▸ **Given task**:
Return each entry exactly, with none missing.

+ + + + + + +

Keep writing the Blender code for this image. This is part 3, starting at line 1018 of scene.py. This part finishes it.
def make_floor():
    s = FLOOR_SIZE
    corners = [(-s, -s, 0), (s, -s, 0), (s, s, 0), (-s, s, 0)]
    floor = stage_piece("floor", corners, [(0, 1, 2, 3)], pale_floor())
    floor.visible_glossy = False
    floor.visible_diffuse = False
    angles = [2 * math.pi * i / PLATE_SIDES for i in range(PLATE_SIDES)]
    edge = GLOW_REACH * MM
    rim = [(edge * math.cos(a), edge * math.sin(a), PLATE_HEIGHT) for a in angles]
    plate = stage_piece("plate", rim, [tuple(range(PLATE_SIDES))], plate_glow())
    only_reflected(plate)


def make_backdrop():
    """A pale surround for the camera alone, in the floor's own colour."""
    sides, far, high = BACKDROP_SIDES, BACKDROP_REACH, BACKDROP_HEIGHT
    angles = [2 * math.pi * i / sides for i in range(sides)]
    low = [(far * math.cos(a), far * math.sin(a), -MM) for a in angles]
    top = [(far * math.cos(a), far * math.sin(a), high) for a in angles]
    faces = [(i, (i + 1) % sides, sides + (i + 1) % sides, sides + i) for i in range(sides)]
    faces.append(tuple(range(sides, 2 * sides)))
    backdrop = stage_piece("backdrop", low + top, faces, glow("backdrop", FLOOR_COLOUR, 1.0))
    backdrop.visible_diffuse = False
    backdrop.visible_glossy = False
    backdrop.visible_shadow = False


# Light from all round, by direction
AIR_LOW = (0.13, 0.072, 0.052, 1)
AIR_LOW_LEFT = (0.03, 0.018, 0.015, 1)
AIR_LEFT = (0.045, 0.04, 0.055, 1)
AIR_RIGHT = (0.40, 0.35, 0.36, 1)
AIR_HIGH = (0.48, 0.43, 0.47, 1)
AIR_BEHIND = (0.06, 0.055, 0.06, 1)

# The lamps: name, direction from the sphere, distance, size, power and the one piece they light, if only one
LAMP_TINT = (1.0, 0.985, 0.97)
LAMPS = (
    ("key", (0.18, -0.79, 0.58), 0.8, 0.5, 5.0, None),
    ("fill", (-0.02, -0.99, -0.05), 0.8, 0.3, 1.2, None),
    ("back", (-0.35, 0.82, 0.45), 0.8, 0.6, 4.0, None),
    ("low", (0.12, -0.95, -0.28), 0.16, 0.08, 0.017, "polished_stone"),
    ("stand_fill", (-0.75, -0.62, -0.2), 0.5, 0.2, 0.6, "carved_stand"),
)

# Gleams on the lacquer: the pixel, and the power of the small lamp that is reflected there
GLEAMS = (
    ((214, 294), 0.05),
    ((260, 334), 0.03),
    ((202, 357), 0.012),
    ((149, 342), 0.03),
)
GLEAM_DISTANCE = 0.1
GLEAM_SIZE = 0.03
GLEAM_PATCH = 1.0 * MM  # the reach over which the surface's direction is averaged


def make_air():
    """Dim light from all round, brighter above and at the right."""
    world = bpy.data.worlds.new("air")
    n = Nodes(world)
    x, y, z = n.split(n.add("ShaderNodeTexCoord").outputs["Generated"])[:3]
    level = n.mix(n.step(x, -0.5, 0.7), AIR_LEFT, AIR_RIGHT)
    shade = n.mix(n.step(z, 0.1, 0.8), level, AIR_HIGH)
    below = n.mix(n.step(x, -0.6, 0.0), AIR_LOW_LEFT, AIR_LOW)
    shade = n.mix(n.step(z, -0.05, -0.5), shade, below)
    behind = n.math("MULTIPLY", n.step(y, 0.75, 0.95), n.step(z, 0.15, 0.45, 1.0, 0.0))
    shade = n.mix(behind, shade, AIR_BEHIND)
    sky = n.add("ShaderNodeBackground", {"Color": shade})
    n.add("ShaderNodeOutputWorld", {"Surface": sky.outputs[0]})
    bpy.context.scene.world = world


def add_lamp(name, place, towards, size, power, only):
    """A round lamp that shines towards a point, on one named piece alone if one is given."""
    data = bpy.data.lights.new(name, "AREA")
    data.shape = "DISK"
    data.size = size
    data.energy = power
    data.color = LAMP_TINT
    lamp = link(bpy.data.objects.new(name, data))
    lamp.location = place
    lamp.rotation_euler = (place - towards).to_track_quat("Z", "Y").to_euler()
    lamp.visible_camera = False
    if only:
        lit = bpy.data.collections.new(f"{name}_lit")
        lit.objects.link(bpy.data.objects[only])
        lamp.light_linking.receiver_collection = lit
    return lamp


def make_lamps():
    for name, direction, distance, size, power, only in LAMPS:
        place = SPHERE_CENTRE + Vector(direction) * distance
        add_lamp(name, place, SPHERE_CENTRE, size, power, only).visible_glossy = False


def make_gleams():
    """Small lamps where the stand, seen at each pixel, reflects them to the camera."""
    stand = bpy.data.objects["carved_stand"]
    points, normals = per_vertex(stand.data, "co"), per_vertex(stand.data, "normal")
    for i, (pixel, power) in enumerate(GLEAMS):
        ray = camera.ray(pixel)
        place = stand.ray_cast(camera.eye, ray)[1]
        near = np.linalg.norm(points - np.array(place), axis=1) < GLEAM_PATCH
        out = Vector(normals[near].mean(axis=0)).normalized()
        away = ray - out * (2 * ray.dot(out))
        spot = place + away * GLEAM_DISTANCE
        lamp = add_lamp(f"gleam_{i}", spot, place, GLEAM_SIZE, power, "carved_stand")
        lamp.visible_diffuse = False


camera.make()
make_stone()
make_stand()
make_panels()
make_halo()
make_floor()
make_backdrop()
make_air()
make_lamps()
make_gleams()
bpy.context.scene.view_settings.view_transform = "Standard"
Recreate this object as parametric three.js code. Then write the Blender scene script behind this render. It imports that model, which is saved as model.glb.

+ + + + + + +

▸ **Finished task**:
Keep writing the Blender code for this image. This is part 3, starting at line 1018 of scene.py. This part finishes it.
def make_floor():
    s = FLOOR_SIZE
    corners = [(-s, -s, 0), (s, -s, 0), (s, s, 0), (-s, s, 0)]
    floor = stage_piece("floor", corners, [(0, 1, 2, 3)], pale_floor())
    floor.visible_glossy = False
    floor.visible_diffuse = False
    angles = [2 * math.pi * i / PLATE_SIDES for i in range(PLATE_SIDES)]
    edge = GLOW_REACH * MM
    rim = [(edge * math.cos(a), edge * math.sin(a), PLATE_HEIGHT) for a in angles]
    plate = stage_piece("plate", rim, [tuple(range(PLATE_SIDES))], plate_glow())
    only_reflected(plate)


def make_backdrop():
    """A pale surround for the camera alone, in the floor's own colour."""
    sides, far, high = BACKDROP_SIDES, BACKDROP_REACH, BACKDROP_HEIGHT
    angles = [2 * math.pi * i / sides for i in range(sides)]
    low = [(far * math.cos(a), far * math.sin(a), -MM) for a in angles]
    top = [(far * math.cos(a), far * math.sin(a), high) for a in angles]
    faces = [(i, (i + 1) % sides, sides + (i + 1) % sides, sides + i) for i in range(sides)]
    faces.append(tuple(range(sides, 2 * sides)))
    backdrop = stage_piece("backdrop", low + top, faces, glow("backdrop", FLOOR_COLOUR, 1.0))
    backdrop.visible_diffuse = False
    backdrop.visible_glossy = False
    backdrop.visible_shadow = False


# Light from all round, by direction
AIR_LOW = (0.13, 0.072, 0.052, 1)
AIR_LOW_LEFT = (0.03, 0.018, 0.015, 1)
AIR_LEFT = (0.045, 0.04, 0.055, 1)
AIR_RIGHT = (0.40, 0.35, 0.36, 1)
AIR_HIGH = (0.48, 0.43, 0.47, 1)
AIR_BEHIND = (0.06, 0.055, 0.06, 1)

# The lamps: name, direction from the sphere, distance, size, power and the one piece they light, if only one
LAMP_TINT = (1.0, 0.985, 0.97)
LAMPS = (
    ("key", (0.18, -0.79, 0.58), 0.8, 0.5, 5.0, None),
    ("fill", (-0.02, -0.99, -0.05), 0.8, 0.3, 1.2, None),
    ("back", (-0.35, 0.82, 0.45), 0.8, 0.6, 4.0, None),
    ("low", (0.12, -0.95, -0.28), 0.16, 0.08, 0.017, "polished_stone"),
    ("stand_fill", (-0.75, -0.62, -0.2), 0.5, 0.2, 0.6, "carved_stand"),
)

# Gleams on the lacquer: the pixel, and the power of the small lamp that is reflected there
GLEAMS = (
    ((214, 294), 0.05),
    ((260, 334), 0.03),
    ((202, 357), 0.012),
    ((149, 342), 0.03),
)
GLEAM_DISTANCE = 0.1
GLEAM_SIZE = 0.03
GLEAM_PATCH = 1.0 * MM  # the reach over which the surface's direction is averaged


def make_air():
    """Dim light from all round, brighter above and at the right."""
    world = bpy.data.worlds.new("air")
    n = Nodes(world)
    x, y, z = n.split(n.add("ShaderNodeTexCoord").outputs["Generated"])[:3]
    level = n.mix(n.step(x, -0.5, 0.7), AIR_LEFT, AIR_RIGHT)
    shade = n.mix(n.step(z, 0.1, 0.8), level, AIR_HIGH)
    below = n.mix(n.step(x, -0.6, 0.0), AIR_LOW_LEFT, AIR_LOW)
    shade = n.mix(n.step(z, -0.05, -0.5), shade, below)
    behind = n.math("MULTIPLY", n.step(y, 0.75, 0.95), n.step(z, 0.15, 0.45, 1.0, 0.0))
    shade = n.mix(behind, shade, AIR_BEHIND)
    sky = n.add("ShaderNodeBackground", {"Color": shade})
    n.add("ShaderNodeOutputWorld", {"Surface": sky.outputs[0]})
    bpy.context.scene.world = world


def add_lamp(name, place, towards, size, power, only):
    """A round lamp that shines towards a point, on one named piece alone if one is given."""
    data = bpy.data.lights.new(name, "AREA")
    data.shape = "DISK"
    data.size = size
    data.energy = power
    data.color = LAMP_TINT
    lamp = link(bpy.data.objects.new(name, data))
    lamp.location = place
    lamp.rotation_euler = (place - towards).to_track_quat("Z", "Y").to_euler()
    lamp.visible_camera = False
    if only:
        lit = bpy.data.collections.new(f"{name}_lit")
        lit.objects.link(bpy.data.objects[only])
        lamp.light_linking.receiver_collection = lit
    return lamp


def make_lamps():
    for name, direction, distance, size, power, only in LAMPS:
        place = SPHERE_CENTRE + Vector(direction) * distance
        add_lamp(name, place, SPHERE_CENTRE, size, power, only).visible_glossy = False


def make_gleams():
    """Small lamps where the stand, seen at each pixel, reflects them to the camera."""
    stand = bpy.data.objects["carved_stand"]
    points, normals = per_vertex(stand.data, "co"), per_vertex(stand.data, "normal")
    for i, (pixel, power) in enumerate(GLEAMS):
        ray = camera.ray(pixel)
        place = stand.ray_cast(camera.eye, ray)[1]
        near = np.linalg.norm(points - np.array(place), axis=1) < GLEAM_PATCH
        out = Vector(normals[near].mean(axis=0)).normalized()
        away = ray - out * (2 * ray.dot(out))
        spot = place + away * GLEAM_DISTANCE
        lamp = add_lamp(f"gleam_{i}", spot, place, GLEAM_SIZE, power, "carved_stand")
        lamp.visible_diffuse = False


camera.make()
make_stone()
make_stand()
make_panels()
make_halo()
make_floor()
make_backdrop()
make_air()
make_lamps()
make_gleams()
bpy.context.scene.view_settings.view_transform = "Standard"
Recreate this object as parametric three.js code. Then write the Blender scene script behind this render. It imports that model, which is saved as model.glb.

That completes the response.